What you need to do » Copy the listing below line for line, starting at its first line and ending with the line that has "from mathutils import Matrix, Vector" in it. Add nothing.

Supplied material »
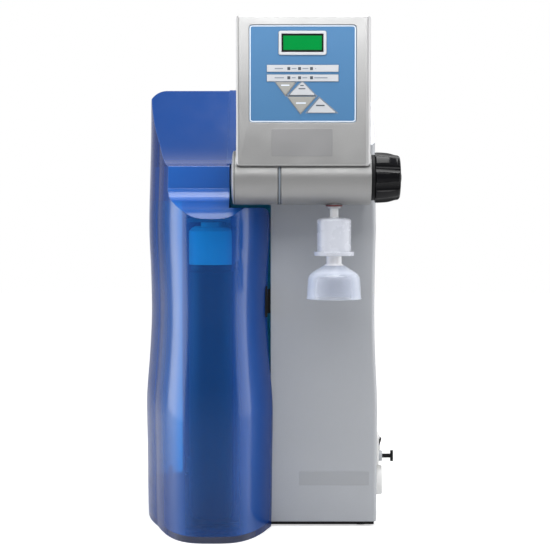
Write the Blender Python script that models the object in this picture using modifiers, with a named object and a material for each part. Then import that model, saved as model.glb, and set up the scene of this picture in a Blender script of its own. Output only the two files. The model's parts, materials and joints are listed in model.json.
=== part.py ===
"""Bench ultrapure water system: cabinet, swing cover, dispensing arm and tilting display head."""
import math

import bmesh
import bpy
from mathutils import Matrix, Vector

# Working axes: X = 0 on the cover column's centre line, Y = 0 at its front, Z = 0 on the bench.
# The model is then centred on its overall box, so its origin is the middle of its footprint.

# Shared clearances, overruns and facets
FIT = 0.0003
RUNNING = 0.0001
OVERRUN = 0.010
ROUND_STEPS = 32
SMALL_STEPS = 20
INSIDE_STEPS = 20
BELL_STEPS = 32
WIDE_STEPS = 40
CORNER_STEPS = 4
SMOOTH_ANGLE = math.radians(35)
MERGE_DISTANCE = 0.00001

# Cabinet as a whole
CABINET_HEIGHT = 0.477
BODY_DEPTH = 0.286
WAIST_LEVEL_SHARES = (0.0, 0.03, 0.15, 0.27, 0.31, 0.37, 0.43, 0.49, 0.58, 0.68, 0.82, 0.90, 1.0)
WAIST_SHARES = (0.30, 0.22, 0.12, 0.0, 0.15, 0.55, 0.85, 1.0, 0.85, 0.55, 0.80, 0.95, 1.0)
RAMP_FRONT = 0.042
RAMP_LENGTH = 0.108
RAMP_RISE = 0.086
RAMP_POWER = 1.45
RAMP_STEPS = 8

# Blue swing cover
COLUMN_HALF_WIDTH = 0.0635
COLUMN_DEPTH = 0.086
COVER_BOW_POWER = 3.2
COVER_BOW_STEPS = 16
COVER_FLARE = 0.0177
COVER_FLARE_LENGTH = 0.090
COVER_FLARE_STEPS = 5
COVER_WAIST = 0.006
COVER_FRONT_WAIST = 0.003
COVER_BOTTOM = 0.0005
COVER_WALL = 0.0025
COVER_RIM_WALL = 0.005
COVER_RIM_HEIGHT = 0.007
COVER_CORNER_RADIUS = 0.016
COVER_STEP_FROM_SIDE = 0.0455
COVER_REAR_SET_IN = 0.006
COLUMN_TOP_DROP = 0.044
COLUMN_TOP_RADIUS = 0.009
SCOOP_LIP_DROP = 0.057
SCOOP_DEPTH_SHARES = (0.0, 0.26, 0.55, 0.83, 0.95, 1.0)
SCOOP_HEIGHT_SHARES = (0.0, 0.175, 0.28, 0.35, 0.45, 0.58)
COVER_GAP = 0.001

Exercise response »
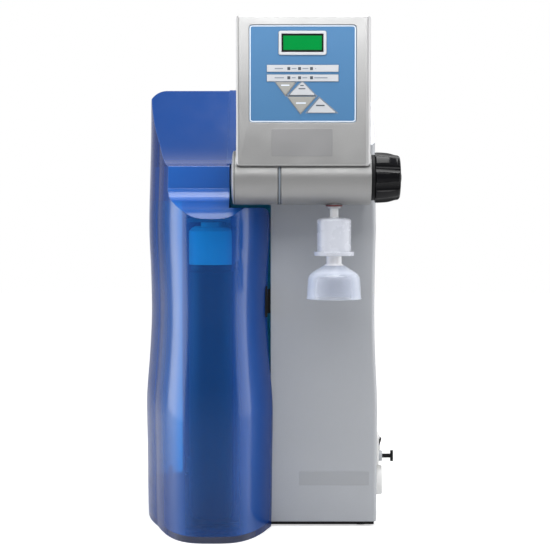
Write the Blender Python script that models the object in this picture using modifiers, with a named object and a material for each part. Then import that model, saved as model.glb, and set up the scene of this picture in a Blender script of its own. Output only the two files. The model's parts, materials and joints are listed in model.json.
=== part.py ===
"""Bench ultrapure water system: cabinet, swing cover, dispensing arm and tilting display head."""
import math

import bmesh
import bpy
from mathutils import Matrix, Vector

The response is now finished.